On returning from exile, Rodas Alvarado and other Liberal leaders such as Villeda Morales and Óscar Armando Flores Midence, supported the candidacy of Jorge Bueso Arias, who lost the 1971 elections to National Party candidate Ramón Ernesto Cruz Uclés, who was ushered in to the presidency by General Oswaldo López Arellano the following year. Years later, Rodas Alvarado retired from political life and settled into his estate in Choluteca Department to work in his agricultural businesses until his death on 10 July 1979.

== Rodismo after Rodas ==
The "Liberal Rodista Movement" was able to survive and carry its spirit to the national elections of 1981, where Liberal candidate Roberto Suazo Córdova won.

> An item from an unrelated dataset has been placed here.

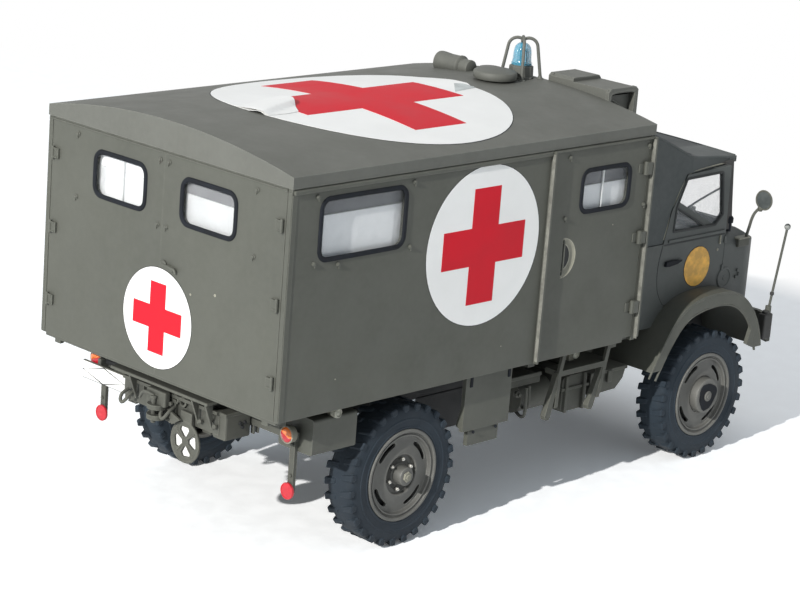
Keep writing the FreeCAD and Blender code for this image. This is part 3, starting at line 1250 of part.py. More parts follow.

In the internal primary elections of the Liberal Party of Honduras in 1985, it ran with Óscar Mejía Arellano from Intibucá, nephew of former president Vicente Mejía Colindres, but José Simón Azcona del Hoyo, candidate for the rival "Liberal Alliance of the People Movement" (ALIPO), won these elections and stood as Liberal candidate for the presidential elections

== Posthumous honors ==
- Colonia Doctor Modesto Rodas Alvarado in Tegucigalpa.
- Doctor Modesto Rodas Alvarado School in Tegucigalpa.
- Doctor Modesto Rodas Alvarado Official Institute in San Pedro Sula.
- Doctor Modesto Rodas Alvarado Technical Institute in Guayapa, Olancho Department.
- Doctor Modesto Rodas Alvarado Polyvalent Institute in Ilanga, Colón Department.
- Modesto Rodas Alvarado Institute in La Venta, Francisco Morazán Department.

== Bibliografía ==
- Contestación del Presidente del Congreso Nacional Lic. Modesto Rodas Alvarado al informe presentado a ese alto cuerpo, por el ciudadano Presidente de la República, doctor Ramón Villeda Morales y al señor Presidente de la Corte Suprema de Justicia, abogado Armando Aguiluz Valle, 21 November 1961. Republic of Honduras, pp. 17, 1961.